Logivo’s transport management software integrates AI-driven dispatch recommendations with live driver tracking, ERP data, and invoicing in a single platform. The system automates job allocation, flags compliance risks before schedule posting, and reduces administrative workload across the operation. Logivo offers a guided one-month trial, so your team can validate AI recommendations against real jobs before committing. Firms using Logivo report improved operational clarity and fewer invoicing errors, which translates directly to lower overhead and higher customer satisfaction.
FAQ
What is predictive scheduling dispatch?
Predictive scheduling dispatch uses machine learning and real-time data to forecast demand and assign jobs before they arise, replacing reactive allocation with forward-looking workforce management.

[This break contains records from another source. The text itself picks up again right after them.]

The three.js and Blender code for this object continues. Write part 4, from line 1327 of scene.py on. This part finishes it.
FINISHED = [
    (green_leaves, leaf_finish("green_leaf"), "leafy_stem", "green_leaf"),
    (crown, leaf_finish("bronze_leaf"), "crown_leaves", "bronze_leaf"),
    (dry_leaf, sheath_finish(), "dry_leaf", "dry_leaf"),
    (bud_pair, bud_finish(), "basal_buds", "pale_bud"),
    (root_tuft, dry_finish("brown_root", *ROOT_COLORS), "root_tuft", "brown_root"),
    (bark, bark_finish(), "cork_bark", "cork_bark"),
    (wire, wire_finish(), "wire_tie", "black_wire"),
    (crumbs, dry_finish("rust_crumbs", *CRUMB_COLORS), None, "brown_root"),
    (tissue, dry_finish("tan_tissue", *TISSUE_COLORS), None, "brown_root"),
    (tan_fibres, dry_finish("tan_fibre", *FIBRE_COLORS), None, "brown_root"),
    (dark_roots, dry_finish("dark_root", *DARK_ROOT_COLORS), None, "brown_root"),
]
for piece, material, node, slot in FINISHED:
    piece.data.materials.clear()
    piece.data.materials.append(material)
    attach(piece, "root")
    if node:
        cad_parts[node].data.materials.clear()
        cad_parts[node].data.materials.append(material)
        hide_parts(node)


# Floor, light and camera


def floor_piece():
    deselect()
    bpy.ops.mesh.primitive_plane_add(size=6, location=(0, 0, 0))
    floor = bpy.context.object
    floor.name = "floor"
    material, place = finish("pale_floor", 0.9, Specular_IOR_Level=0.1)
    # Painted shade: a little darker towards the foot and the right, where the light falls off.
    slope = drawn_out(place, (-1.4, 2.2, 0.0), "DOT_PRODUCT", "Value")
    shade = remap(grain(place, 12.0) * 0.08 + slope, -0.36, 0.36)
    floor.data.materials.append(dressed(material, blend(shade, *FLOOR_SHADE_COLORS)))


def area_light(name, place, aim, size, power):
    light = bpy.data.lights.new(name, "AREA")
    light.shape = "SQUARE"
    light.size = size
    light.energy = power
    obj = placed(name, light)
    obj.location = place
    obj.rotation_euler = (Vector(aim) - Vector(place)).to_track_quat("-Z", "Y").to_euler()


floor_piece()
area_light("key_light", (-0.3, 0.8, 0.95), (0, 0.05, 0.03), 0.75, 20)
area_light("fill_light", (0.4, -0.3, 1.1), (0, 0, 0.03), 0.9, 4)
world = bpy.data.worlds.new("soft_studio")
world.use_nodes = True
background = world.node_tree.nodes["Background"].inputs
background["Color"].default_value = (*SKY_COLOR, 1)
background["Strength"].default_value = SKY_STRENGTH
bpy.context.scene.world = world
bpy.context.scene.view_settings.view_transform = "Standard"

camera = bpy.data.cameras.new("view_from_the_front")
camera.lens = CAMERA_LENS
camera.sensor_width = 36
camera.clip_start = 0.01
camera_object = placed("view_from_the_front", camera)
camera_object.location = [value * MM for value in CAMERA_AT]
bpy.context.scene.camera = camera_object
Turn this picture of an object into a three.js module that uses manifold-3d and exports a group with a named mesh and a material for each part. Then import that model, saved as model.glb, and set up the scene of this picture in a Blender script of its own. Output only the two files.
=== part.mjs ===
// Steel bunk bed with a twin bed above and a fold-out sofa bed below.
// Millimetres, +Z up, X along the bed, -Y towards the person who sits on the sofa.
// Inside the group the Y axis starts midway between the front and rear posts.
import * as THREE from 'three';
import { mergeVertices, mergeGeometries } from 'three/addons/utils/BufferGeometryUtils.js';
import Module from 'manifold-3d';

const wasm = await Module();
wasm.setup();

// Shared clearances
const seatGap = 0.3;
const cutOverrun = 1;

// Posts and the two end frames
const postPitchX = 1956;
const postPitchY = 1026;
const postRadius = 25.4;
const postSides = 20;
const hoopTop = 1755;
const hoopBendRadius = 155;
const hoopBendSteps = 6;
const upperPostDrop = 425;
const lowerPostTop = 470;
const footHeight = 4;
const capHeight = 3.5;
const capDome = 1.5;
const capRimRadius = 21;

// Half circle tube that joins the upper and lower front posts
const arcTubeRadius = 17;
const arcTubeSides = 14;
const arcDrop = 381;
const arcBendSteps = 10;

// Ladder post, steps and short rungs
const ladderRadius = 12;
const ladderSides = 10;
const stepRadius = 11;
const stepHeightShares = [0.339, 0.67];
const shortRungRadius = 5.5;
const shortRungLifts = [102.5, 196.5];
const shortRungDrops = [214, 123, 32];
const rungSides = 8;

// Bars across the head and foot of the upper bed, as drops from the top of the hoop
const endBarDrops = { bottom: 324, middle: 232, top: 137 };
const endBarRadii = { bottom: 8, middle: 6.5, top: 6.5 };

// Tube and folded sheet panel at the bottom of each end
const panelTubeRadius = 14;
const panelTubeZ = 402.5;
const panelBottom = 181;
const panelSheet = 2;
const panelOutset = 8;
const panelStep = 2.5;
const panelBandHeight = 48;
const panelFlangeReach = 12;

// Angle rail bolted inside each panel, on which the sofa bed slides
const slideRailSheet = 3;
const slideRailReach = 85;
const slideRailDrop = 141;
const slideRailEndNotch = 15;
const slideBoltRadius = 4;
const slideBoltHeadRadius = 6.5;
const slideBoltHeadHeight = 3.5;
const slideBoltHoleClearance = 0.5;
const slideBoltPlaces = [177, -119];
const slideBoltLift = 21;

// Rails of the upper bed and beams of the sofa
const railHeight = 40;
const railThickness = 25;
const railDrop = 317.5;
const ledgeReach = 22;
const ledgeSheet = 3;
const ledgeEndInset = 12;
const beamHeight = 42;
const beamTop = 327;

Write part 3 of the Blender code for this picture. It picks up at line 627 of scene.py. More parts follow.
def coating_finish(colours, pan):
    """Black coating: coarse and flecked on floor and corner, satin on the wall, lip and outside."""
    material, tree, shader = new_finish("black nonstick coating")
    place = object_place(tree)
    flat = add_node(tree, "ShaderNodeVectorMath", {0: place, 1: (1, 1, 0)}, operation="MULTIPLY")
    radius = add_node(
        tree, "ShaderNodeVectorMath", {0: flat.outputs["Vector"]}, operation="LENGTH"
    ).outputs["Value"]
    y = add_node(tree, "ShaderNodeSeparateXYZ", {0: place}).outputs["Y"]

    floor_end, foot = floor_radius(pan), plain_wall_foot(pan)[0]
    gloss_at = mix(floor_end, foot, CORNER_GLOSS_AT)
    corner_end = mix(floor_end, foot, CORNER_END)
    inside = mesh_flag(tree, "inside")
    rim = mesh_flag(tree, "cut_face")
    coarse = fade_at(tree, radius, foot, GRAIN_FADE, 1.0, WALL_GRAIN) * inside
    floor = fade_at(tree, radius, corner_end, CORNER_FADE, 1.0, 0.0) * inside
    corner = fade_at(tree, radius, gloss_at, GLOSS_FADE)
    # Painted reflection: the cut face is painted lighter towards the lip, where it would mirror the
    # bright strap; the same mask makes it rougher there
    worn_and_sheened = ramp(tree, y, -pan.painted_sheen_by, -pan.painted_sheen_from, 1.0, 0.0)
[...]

How much can predictive scheduling reduce labour costs?
Predictive scheduling reduces labour costs by 5–15% through better staffing accuracy and overtime control, with initial deployments typically delivering a 3–5% reduction in the first year.
What data sources does predictive dispatch require?
Effective predictive dispatch integrates ERP job data, telematics feeds, and workforce management systems. Data quality and consistency across these sources determines forecast reliability.
How does predictive scheduling help with regulatory compliance?
Predictive scheduling systems embed continuous compliance checks that enforce advance notice requirements, mandatory rest breaks, and employee consent rules before any schedule is posted.
How long does it take to see results from predictive dispatch?
Most organisations achieve return on investment within 3–6 months of initial deployment, particularly when they start with bounded, high-volume workflows such as recurring route assignments.